Task description: Return the full listing exactly as it is written.

Dataset excerpt:
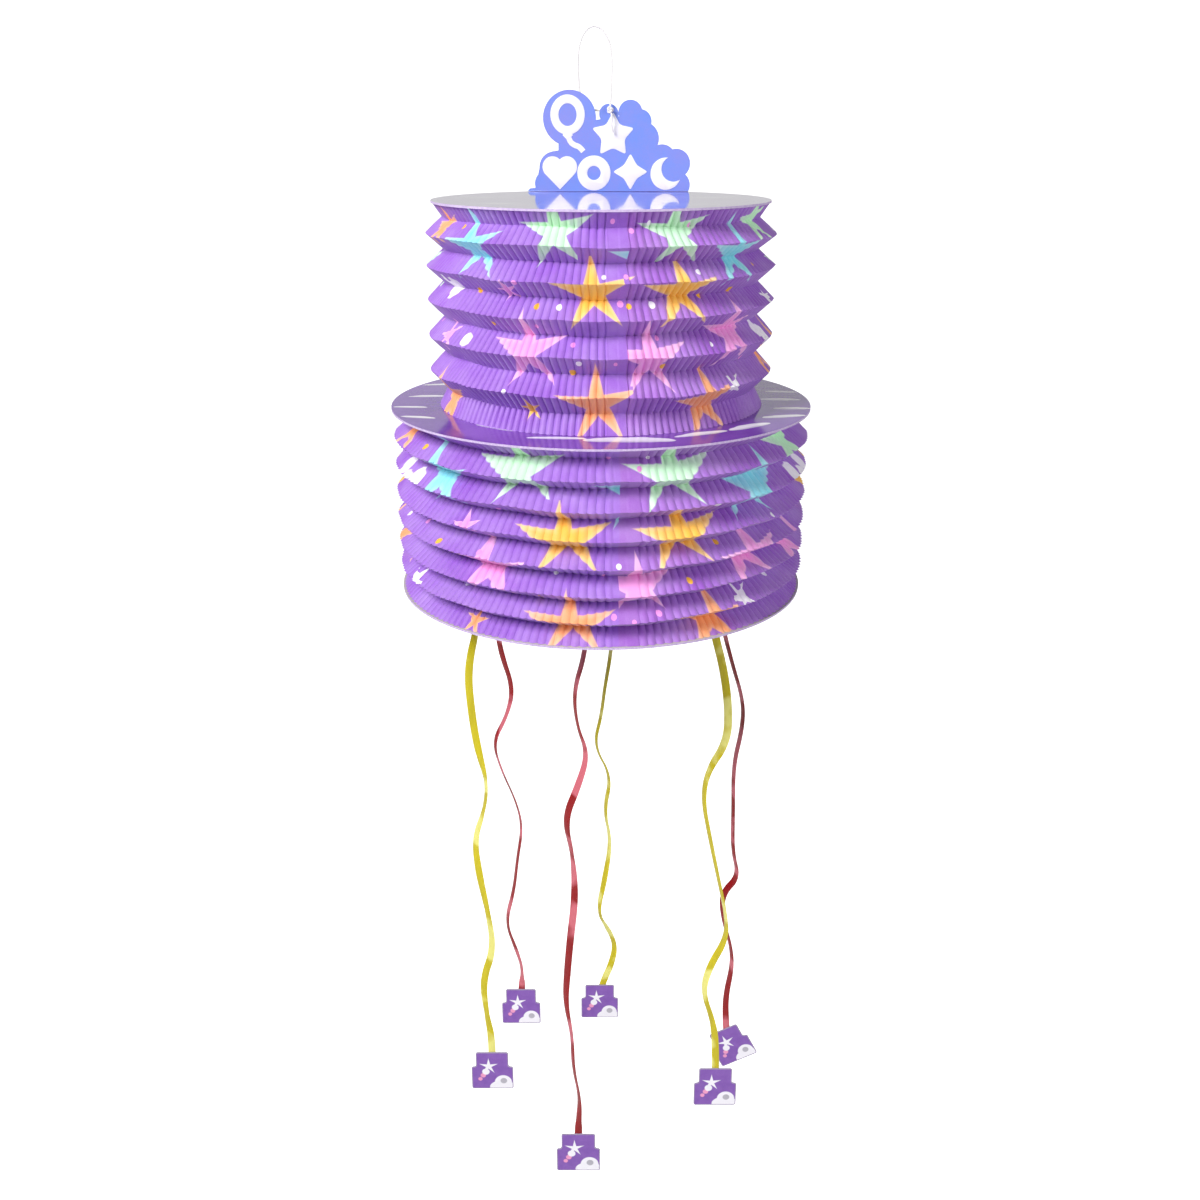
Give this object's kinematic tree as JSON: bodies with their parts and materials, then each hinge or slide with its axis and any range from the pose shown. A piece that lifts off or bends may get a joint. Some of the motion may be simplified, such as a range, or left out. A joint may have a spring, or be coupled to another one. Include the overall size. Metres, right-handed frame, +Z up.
{
  "type": "pinata",
  "caption": "Hanging two-tier paper pinata with pleated star-print bellows, header card, fill flap and trap door, and curling pull ribbons with small tags.",
  "frame": {"origin": "middle of the cord at the top of the hanging loop, where a hook or ceiling string bears", "axes": "+Z up, +X to the right seen from the front, +Y from the front of the pinata towards the header card at its back"},
  "size_m": [0.25, 0.25, 0.7328],
  "materials": {
    "disc_print": "gloss laminated print on grey board",
    "bellows_paper": "matte printed paper, fluted and pleated",
    "header_print": "satin printed card",
    "white_cord": "white polyester cord",
    "yellow_ribbon": "shiny polypropylene curling ribbon",
    "red_ribbon": "shiny polypropylene curling ribbon",
    "tag_print": "satin printed card"
  },
  "bodies": {
    "top": {"top_disc": "disc_print", "header_foot": "header_print", "upper_bellows": "bellows_paper"},
    "header": {"header_card": "header_print", "hang_cord": "white_cord", "hang_knot": "white_cord"},
    "fill_flap": {"fill_flap": "disc_print"},
    "tier": {"tier_disc": "disc_print", "lower_bellows": "bellows_paper"},
    "bottom": {"bottom_disc": "disc_print", "ribbon_1": "yellow_ribbon", "ribbon_knot_1": "yellow_ribbon", "tag_1": "tag_print", "ribbon_2": "red_ribbon", "ribbon_knot_2": "red_ribbon", "tag_2": "tag_print", "ribbon_4": "yellow_ribbon", "ribbon_knot_4": "yellow_ribbon", "tag_4": "tag_print", "ribbon_5": "yellow_ribbon", "ribbon_knot_5": "yellow_ribbon", "tag_5": "tag_print", "ribbon_6": "red_ribbon", "ribbon_knot_6": "red_ribbon", "tag_6": "tag_print"},
    "trap_door": {"trap_door": "disc_print", "ribbon_knot_3": "red_ribbon"},
    "pull_ribbon": {"ribbon_3": "red_ribbon", "tag_3": "tag_print"}
  },
  "joints": [
    {"name": "upper_collapse", "type": "slide", "parent": "top", "child": "tier", "axis": [0, 0, 1], "range_m": [0, 0.104], "deforming": ["upper_bellows"]},
    {"name": "lower_collapse", "type": "slide", "parent": "tier", "child": "bottom", "axis": [0, 0, 1], "range_m": [0, 0.097], "deforming": ["lower_bellows"]},
    {"name": "header_fold", "type": "hinge", "parent": "top", "child": "header", "pos_m": [0.004, 0, -0.0951], "axis": [1, 0, 0], "range_deg": [0, 80]},
    {"name": "fill_flap_hinge", "type": "hinge", "parent": "top", "child": "fill_flap", "pos_m": [0.004, -0.099, -0.0955], "axis": [-1, 0, 0], "range_deg": [0, 95]},
    {"name": "trap_door_hinge", "type": "hinge", "parent": "bottom", "child": "trap_door", "pos_m": [0.00212, -0.0969, -0.3236], "axis": [0.9945, -0.1045, 0], "range_deg": [0, 95]},
    {"name": "pull_ribbon_swing", "type": "hinge", "parent": "trap_door", "child": "pull_ribbon", "pos_m": [-0.00457, -0.16055, -0.323], "axis": [0.9945, -0.1045, 0], "range_deg": [-95, 0]}
  ],
  "couplings": [
    {"joint": "pull_ribbon_swing", "follows": "trap_door_hinge", "ratio": -1}
  ]
}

The solution:
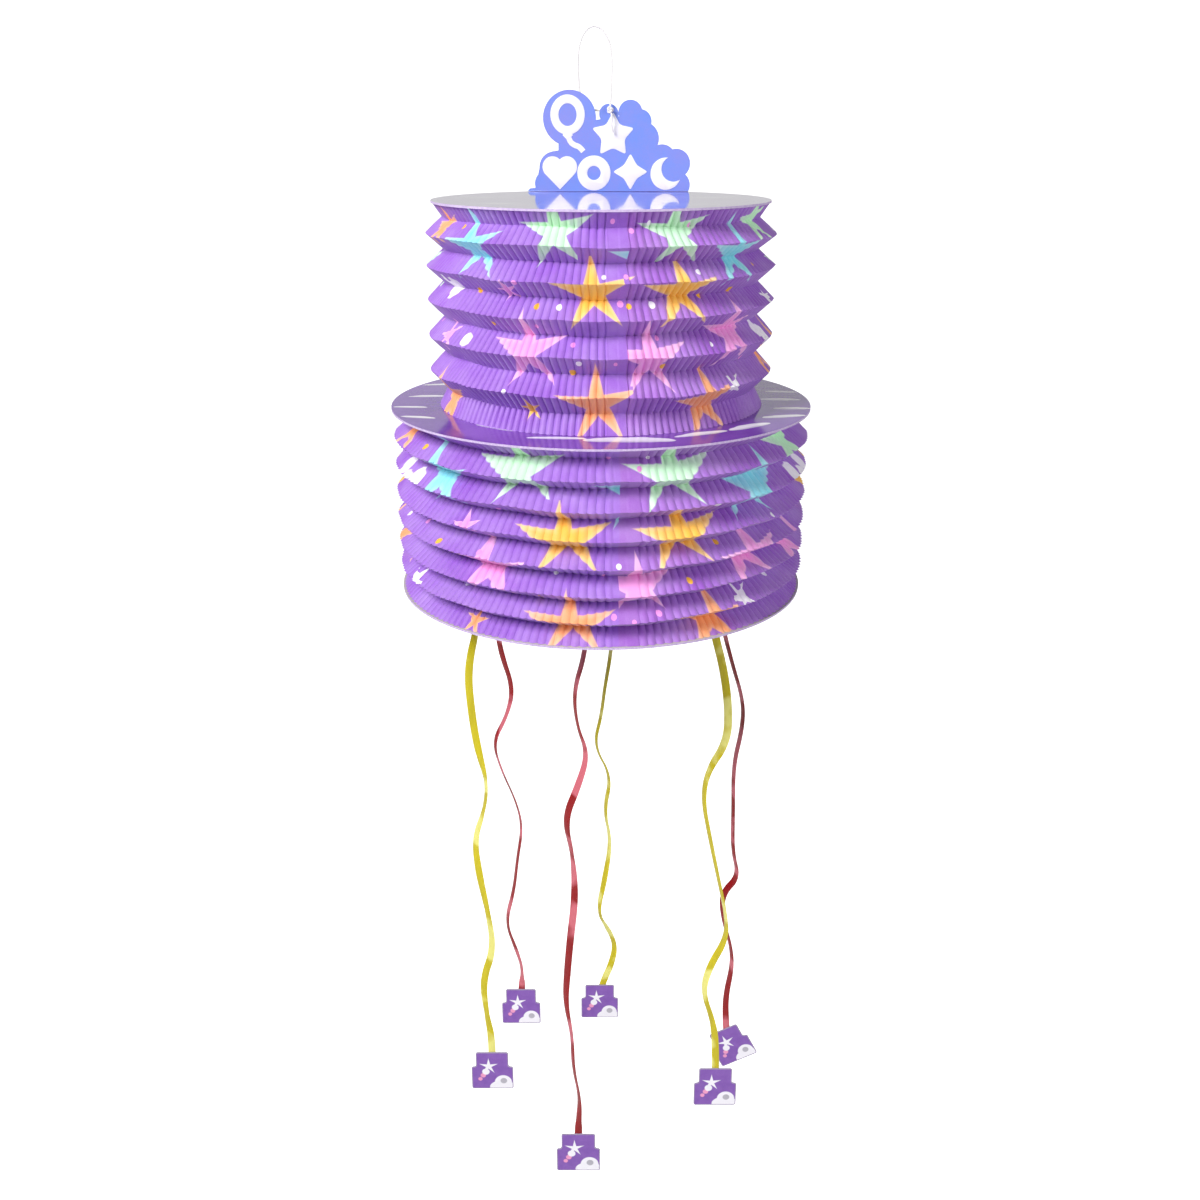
Give this object's kinematic tree as JSON: bodies with their parts and materials, then each hinge or slide with its axis and any range from the pose shown. A piece that lifts off or bends may get a joint. Some of the motion may be simplified, such as a range, or left out. A joint may have a spring, or be coupled to another one. Include the overall size. Metres, right-handed frame, +Z up.
{
  "type": "pinata",
  "caption": "Hanging two-tier paper pinata with pleated star-print bellows, header card, fill flap and trap door, and curling pull ribbons with small tags.",
  "frame": {"origin": "middle of the cord at the top of the hanging loop, where a hook or ceiling string bears", "axes": "+Z up, +X to the right seen from the front, +Y from the front of the pinata towards the header card at its back"},
  "size_m": [0.25, 0.25, 0.7328],
  "materials": {
    "disc_print": "gloss laminated print on grey board",
    "bellows_paper": "matte printed paper, fluted and pleated",
    "header_print": "satin printed card",
    "white_cord": "white polyester cord",
    "yellow_ribbon": "shiny polypropylene curling ribbon",
    "red_ribbon": "shiny polypropylene curling ribbon",
    "tag_print": "satin printed card"
  },
  "bodies": {
    "top": {"top_disc": "disc_print", "header_foot": "header_print", "upper_bellows": "bellows_paper"},
    "header": {"header_card": "header_print", "hang_cord": "white_cord", "hang_knot": "white_cord"},
    "fill_flap": {"fill_flap": "disc_print"},
    "tier": {"tier_disc": "disc_print", "lower_bellows": "bellows_paper"},
    "bottom": {"bottom_disc": "disc_print", "ribbon_1": "yellow_ribbon", "ribbon_knot_1": "yellow_ribbon", "tag_1": "tag_print", "ribbon_2": "red_ribbon", "ribbon_knot_2": "red_ribbon", "tag_2": "tag_print", "ribbon_4": "yellow_ribbon", "ribbon_knot_4": "yellow_ribbon", "tag_4": "tag_print", "ribbon_5": "yellow_ribbon", "ribbon_knot_5": "yellow_ribbon", "tag_5": "tag_print", "ribbon_6": "red_ribbon", "ribbon_knot_6": "red_ribbon", "tag_6": "tag_print"},
    "trap_door": {"trap_door": "disc_print", "ribbon_knot_3": "red_ribbon"},
    "pull_ribbon": {"ribbon_3": "red_ribbon", "tag_3": "tag_print"}
  },
  "joints": [
    {"name": "upper_collapse", "type": "slide", "parent": "top", "child": "tier", "axis": [0, 0, 1], "range_m": [0, 0.104], "deforming": ["upper_bellows"]},
    {"name": "lower_collapse", "type": "slide", "parent": "tier", "child": "bottom", "axis": [0, 0, 1], "range_m": [0, 0.097], "deforming": ["lower_bellows"]},
    {"name": "header_fold", "type": "hinge", "parent": "top", "child": "header", "pos_m": [0.004, 0, -0.0951], "axis": [1, 0, 0], "range_deg": [0, 80]},
    {"name": "fill_flap_hinge", "type": "hinge", "parent": "top", "child": "fill_flap", "pos_m": [0.004, -0.099, -0.0955], "axis": [-1, 0, 0], "range_deg": [0, 95]},
    {"name": "trap_door_hinge", "type": "hinge", "parent": "bottom", "child": "trap_door", "pos_m": [0.00212, -0.0969, -0.3236], "axis": [0.9945, -0.1045, 0], "range_deg": [0, 95]},
    {"name": "pull_ribbon_swing", "type": "hinge", "parent": "trap_door", "child": "pull_ribbon", "pos_m": [-0.00457, -0.16055, -0.323], "axis": [0.9945, -0.1045, 0], "range_deg": [-95, 0]}
  ],
  "couplings": [
    {"joint": "pull_ribbon_swing", "follows": "trap_door_hinge", "ratio": -1}
  ]
}